*Short task*
Present the following data again exactly as it is shown.
----------------------------------------
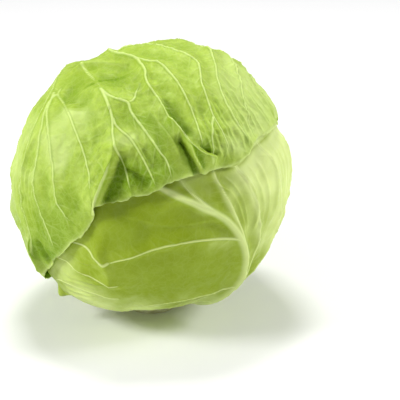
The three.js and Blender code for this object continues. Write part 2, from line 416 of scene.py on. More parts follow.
@dataclass(frozen=True)
class TintAndLight:
    """A paler place on a leaf, or a greener one if its strength is negative; some are the leaf's own
    tone, and others are painted highlights where paler and painted shade where greener.

    Attributes:
        at: Its middle.
        spread: Its size in degrees.
        strength: Up to 1, or down to -1.
    """

    at: Direction
    spread: float
    strength: float

    def over(self, d: np.ndarray) -> np.ndarray:
        """Gives how much paler the leaf is in each direction."""
        return self.strength * np.exp(-(degrees_from(self.at, d) / self.spread) ** 3)


@dataclass(frozen=True)
class RibSize:
    """Half widths and heights of a rib at its root and at its tip, in metres."""

    root_width: float
    tip_width: float
    root_height: float
    tip_height: float

    def width(self, share: np.ndarray) -> np.ndarray:
        """Half width at a share of the rib's length."""
        return self.tip_width + (self.root_width - self.tip_width) * (1 - share) ** SLIMMING

    def height(self, share: np.ndarray) -> np.ndarray:
        """Height at a share of the rib's length."""
        return self.tip_height + (self.root_height - self.tip_height) * (1 - share) ** SLIMMING


MIDRIB = RibSize(14 * MM, 3 * MM, 3.6 * MM, 1.3 * MM)
MIDRIB_CREST = RibSize(5 * MM, 0.9 * MM, 1.0 * MM, 0.4 * MM)
RIB_CREST = RibSize(1.2 * MM, 0.6 * MM, 0.48 * MM, 0.18 * MM)
RIB_TENT = RibSize(12 * MM, 10 * MM, 3.0 * MM, 2.0 * MM)
FINE_CREST = RibSize(0.8 * MM, 0.62 * MM, 0.3 * MM, 0.12 * MM)
FINE_TENT = RibSize(7 * MM, 5 * MM, 1.4 * MM, 1.0 * MM)
PLEAT_CREST = RibSize(0.9 * MM, 0.7 * MM, 0.12 * MM, 0.1 * MM)
PLEAT_TENT = RibSize(2.9 * MM, 2.4 * MM, 1.25 * MM, 1.1 * MM)


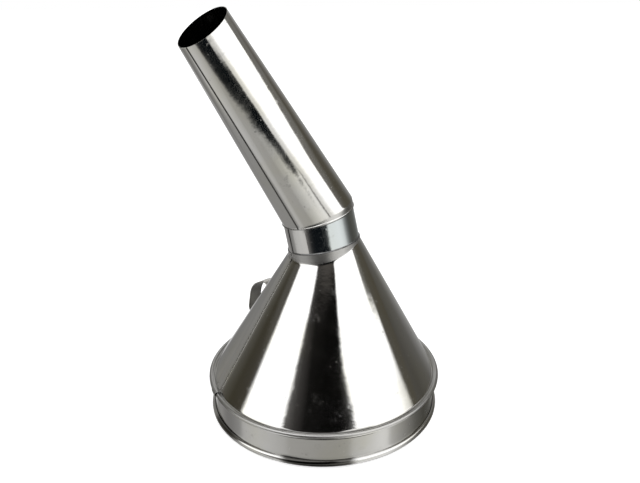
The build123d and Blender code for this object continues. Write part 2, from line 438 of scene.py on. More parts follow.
def tinplate(name, tone, rough, seam=0.0, seam_light=0.0, blue_reflection=0.0):
    """Bright tinned sheet: clear reflections, faint clouds, smears, pinholes and rubbed scratches.

    It is dull where heat or rolling marked it, and darkened by painted shade on its inner side and
    by dirt and painted shade where its pieces mark them. A seam has a painted shadow line under the
    lap's edge or a dulled one on it, and on the neck a cool tint away from the spout is a painted
    reflection of the bluish room."""
    material = bpy.data.materials.new(name)
    nodes = Nodes(material)
    place = coordinates(nodes)
    across = nodes.make_all("SeparateXYZ", {"Vector": place})[0]
    dulled = marked(nodes, "dulled")
    inner = nodes.step(marked(nodes, "inner"), 0.9, 0.2)
    # the inner side is painted dark, as painted shade inside the sheet
    grime = marked(nodes, "grime") + 0.8 * inner
    beside = marked(nodes, "from_seam")

    cloud = nodes.noise(place, 38, 4, 0.6)
    smear = nodes.step(nodes.noise(place, 75, 6, 0.68), 0.63, 0.07)
    aged = nodes.step(nodes.noise(place, 20, 3, 0.6), 0.54, 0.22)
    grain = nodes.noise(place, 900, 3, 0.6)
    rub = nodes.noise(nodes.mapped(place, (1, 1, 0.06), (0.3, 0.2, 0.1)), 1500, 2, 0.6)
    streaks = nodes.noise(nodes.mapped(place, (1, 0.10, 1), (0.4, 0.9, 0.5)), 330, 2, 0.5)
    scratch = nodes.step(streaks, 0.735, 0.02)
    pores = nodes.make("TexVoronoi", None, {"Vector": place, "Scale": 150}, output="Distance")
    specks = nodes.step(pores, 0.085, 0.05, 1.0, 0.0) * nodes.step(cloud, 0.52, 0.08)
    # painted shadow: a dark line on the sheet just under the lap's outer edge, where the edge's
    # shadow falls
    line = nodes.step(beside, -1.15, 0.25) * nodes.step(beside, -0.1, 0.25, 1.0, 0.0) * seam
    shine_line = nodes.step(beside, 0.05, 0.15) * nodes.step(beside, 1.0, 0.25, 1.0, 0.0)
    shine_line = shine_line * seam_light

    # painted reflection: a cool tint on the neck's side away from the spout, for the bluish room
    # that it mirrors
    blue_tint = blue_reflection * nodes.step(across, -0.009, 0.008)
    bare = nodes.mixed(aged * (1.0 - blue_reflection), (*tone, 1), scaled(tone, 0.975, 0.968, 0.92))
    bare = nodes.mixed(blue_tint, bare, scaled(tone, 0.93, 1, 1.035))
    worn = nodes.mixed(specks * 0.5 + smear * 0.18 + dulled * 0.75, bare,
                       scaled(tone, 0.62, 0.62, 0.62))
    # darkened where the vertices mark dirt and painted shade, and on the inner side
    darkened = nodes.mixed(grime, worn, SHADE_AND_DIRT_COLOUR)
    shade = nodes.mixed(line, darkened, scaled(tone, 0.10, 0.10, 0.10))
    roughness = (rough + 0.03 * nodes.step(cloud, 0.52, 0.25) + 0.03 * nodes.step(rub, 0.6, 0.2)
                 + 0.12 * specks + 0.10 * smear + 0.16 * scratch + 0.34 * dulled
                 + 0.3 * line + 0.5 * shine_line + 0.03 * inner)
    height = grain * 0.12 + rub * 0.12 + cloud * 2.0 - specks * 0.5 + scratch * 0.4
    metal(nodes, shade, roughness, height, 0.035)
    return material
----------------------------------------
*Task answer*
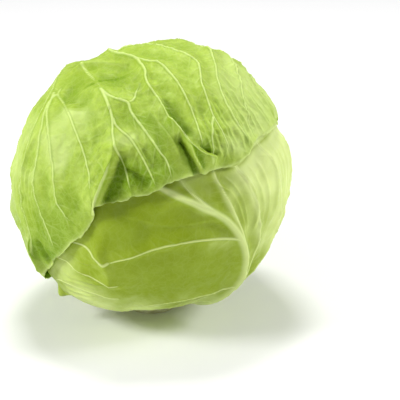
The three.js and Blender code for this object continues. Write part 2, from line 416 of scene.py on. More parts follow.
@dataclass(frozen=True)
class TintAndLight:
    """A paler place on a leaf, or a greener one if its strength is negative; some are the leaf's own
    tone, and others are painted highlights where paler and painted shade where greener.

    Attributes:
        at: Its middle.
        spread: Its size in degrees.
        strength: Up to 1, or down to -1.
    """

    at: Direction
    spread: float
    strength: float

    def over(self, d: np.ndarray) -> np.ndarray:
        """Gives how much paler the leaf is in each direction."""
        return self.strength * np.exp(-(degrees_from(self.at, d) / self.spread) ** 3)


@dataclass(frozen=True)
class RibSize:
    """Half widths and heights of a rib at its root and at its tip, in metres."""

    root_width: float
    tip_width: float
    root_height: float
    tip_height: float

    def width(self, share: np.ndarray) -> np.ndarray:
        """Half width at a share of the rib's length."""
        return self.tip_width + (self.root_width - self.tip_width) * (1 - share) ** SLIMMING

    def height(self, share: np.ndarray) -> np.ndarray:
        """Height at a share of the rib's length."""
        return self.tip_height + (self.root_height - self.tip_height) * (1 - share) ** SLIMMING


MIDRIB = RibSize(14 * MM, 3 * MM, 3.6 * MM, 1.3 * MM)
MIDRIB_CREST = RibSize(5 * MM, 0.9 * MM, 1.0 * MM, 0.4 * MM)
RIB_CREST = RibSize(1.2 * MM, 0.6 * MM, 0.48 * MM, 0.18 * MM)
RIB_TENT = RibSize(12 * MM, 10 * MM, 3.0 * MM, 2.0 * MM)
FINE_CREST = RibSize(0.8 * MM, 0.62 * MM, 0.3 * MM, 0.12 * MM)
FINE_TENT = RibSize(7 * MM, 5 * MM, 1.4 * MM, 1.0 * MM)
PLEAT_CREST = RibSize(0.9 * MM, 0.7 * MM, 0.12 * MM, 0.1 * MM)
PLEAT_TENT = RibSize(2.9 * MM, 2.4 * MM, 1.25 * MM, 1.1 * MM)


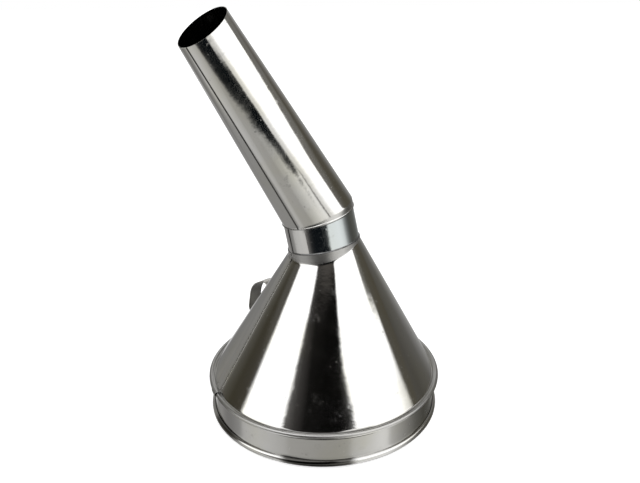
The build123d and Blender code for this object continues. Write part 2, from line 438 of scene.py on. More parts follow.
def tinplate(name, tone, rough, seam=0.0, seam_light=0.0, blue_reflection=0.0):
    """Bright tinned sheet: clear reflections, faint clouds, smears, pinholes and rubbed scratches.

    It is dull where heat or rolling marked it, and darkened by painted shade on its inner side and
    by dirt and painted shade where its pieces mark them. A seam has a painted shadow line under the
    lap's edge or a dulled one on it, and on the neck a cool tint away from the spout is a painted
    reflection of the bluish room."""
    material = bpy.data.materials.new(name)
    nodes = Nodes(material)
    place = coordinates(nodes)
    across = nodes.make_all("SeparateXYZ", {"Vector": place})[0]
    dulled = marked(nodes, "dulled")
    inner = nodes.step(marked(nodes, "inner"), 0.9, 0.2)
    # the inner side is painted dark, as painted shade inside the sheet
    grime = marked(nodes, "grime") + 0.8 * inner
    beside = marked(nodes, "from_seam")

    cloud = nodes.noise(place, 38, 4, 0.6)
    smear = nodes.step(nodes.noise(place, 75, 6, 0.68), 0.63, 0.07)
    aged = nodes.step(nodes.noise(place, 20, 3, 0.6), 0.54, 0.22)
    grain = nodes.noise(place, 900, 3, 0.6)
    rub = nodes.noise(nodes.mapped(place, (1, 1, 0.06), (0.3, 0.2, 0.1)), 1500, 2, 0.6)
    streaks = nodes.noise(nodes.mapped(place, (1, 0.10, 1), (0.4, 0.9, 0.5)), 330, 2, 0.5)
    scratch = nodes.step(streaks, 0.735, 0.02)
    pores = nodes.make("TexVoronoi", None, {"Vector": place, "Scale": 150}, output="Distance")
    specks = nodes.step(pores, 0.085, 0.05, 1.0, 0.0) * nodes.step(cloud, 0.52, 0.08)
    # painted shadow: a dark line on the sheet just under the lap's outer edge, where the edge's
    # shadow falls
    line = nodes.step(beside, -1.15, 0.25) * nodes.step(beside, -0.1, 0.25, 1.0, 0.0) * seam
    shine_line = nodes.step(beside, 0.05, 0.15) * nodes.step(beside, 1.0, 0.25, 1.0, 0.0)
    shine_line = shine_line * seam_light

    # painted reflection: a cool tint on the neck's side away from the spout, for the bluish room
    # that it mirrors
    blue_tint = blue_reflection * nodes.step(across, -0.009, 0.008)
    bare = nodes.mixed(aged * (1.0 - blue_reflection), (*tone, 1), scaled(tone, 0.975, 0.968, 0.92))
    bare = nodes.mixed(blue_tint, bare, scaled(tone, 0.93, 1, 1.035))
    worn = nodes.mixed(specks * 0.5 + smear * 0.18 + dulled * 0.75, bare,
                       scaled(tone, 0.62, 0.62, 0.62))
    # darkened where the vertices mark dirt and painted shade, and on the inner side
    darkened = nodes.mixed(grime, worn, SHADE_AND_DIRT_COLOUR)
    shade = nodes.mixed(line, darkened, scaled(tone, 0.10, 0.10, 0.10))
    roughness = (rough + 0.03 * nodes.step(cloud, 0.52, 0.25) + 0.03 * nodes.step(rub, 0.6, 0.2)
                 + 0.12 * specks + 0.10 * smear + 0.16 * scratch + 0.34 * dulled
                 + 0.3 * line + 0.5 * shine_line + 0.03 * inner)
    height = grain * 0.12 + rub * 0.12 + cloud * 2.0 - specks * 0.5 + scratch * 0.4
    metal(nodes, shade, roughness, height, 0.035)
    return material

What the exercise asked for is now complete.